**Task details:**
Copy out all lines with the word "Write" in them.

* * * * *

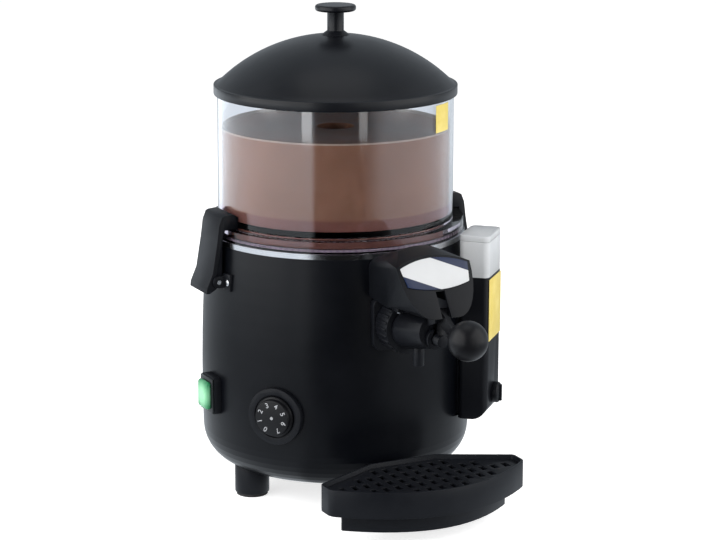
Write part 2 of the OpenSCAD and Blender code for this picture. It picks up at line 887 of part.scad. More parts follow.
module latch_brackets() {
    color("#23262e") placed() difference() {
        union() for (side = [-90, 90], k = [-1, 1]) rotate([0, 0, side]) {
            translate([k * (latch_ear_x + bracket_ear_t / 2), 0, 0]) across(bracket_ear_t) {
                translate([clip_pin_y, clip_pin_z]) circle(r = 5.5, $fn = SMALL_FN);
                translate([body_r - 14, clip_pin_z - 5.5]) square([clip_pin_y - body_r + 14, 11]);
            }
            intersection() {
                translate([k * (latch_ear_x + latch_flange_w / 2), -body_r + 5, clip_pin_z]) {
                    cube([latch_flange_w, 20, 16], center = true);
                }
                cylinder(r = side_r(clip_pin_z) + latch_flange_t, h = body_top);
            }
        }
        body_space(seat_gap);
        for (side = [-90, 90]) rotate([0, 0, side]) translate([0, -clip_pin_y, clip_pin_z]) {
            rotate([0, 90, 0]) {
                cylinder(r = clip_pin_r + seat_gap, h = clip_w + 20, center = true, $fn = SMALL_FN);
            }
        }
        latch_screw_places() translate([0, 0, -6]) {
            cylinder(r = latch_screw_r + screw_gap, h = 12, $fn = SMALL_FN);
        }
    }
}

module latch_screws() {
    color("silver") placed() latch_screw_places() {
        cylinder(r = 2.8, h = 1.4, $fn = SMALL_FN);
        translate([0, 0, -5]) cylinder(r = latch_screw_r, h = 5, $fn = SMALL_FN);
    }
}

module latch_pin(side) {
    pin_len = clip_w + 2 * bracket_ear_t + 1.2;
    color("silver") placed() rotate([0, 0, side]) translate([0, -clip_pin_y, clip_pin_z]) rotate([0, 90, 0]) {
        cylinder(r = clip_pin_r, h = pin_len, center = true, $fn = SMALL_FN);
    }
}

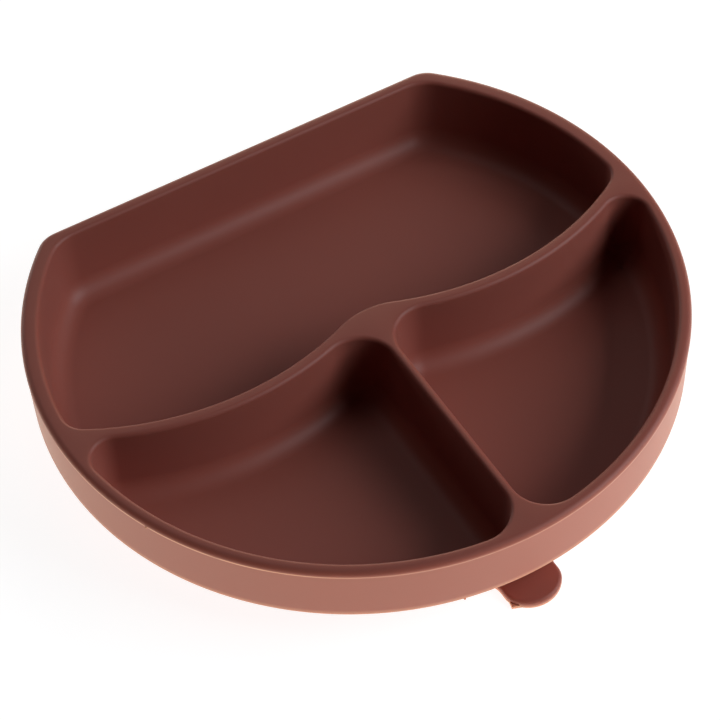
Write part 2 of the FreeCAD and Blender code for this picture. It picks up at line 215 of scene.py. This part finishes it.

* * * * *

**Result of this exercise:**
Write part 2 of the OpenSCAD and Blender code for this picture. It picks up at line 887 of part.scad. More parts follow.
Write part 2 of the FreeCAD and Blender code for this picture. It picks up at line 215 of scene.py. This part finishes it.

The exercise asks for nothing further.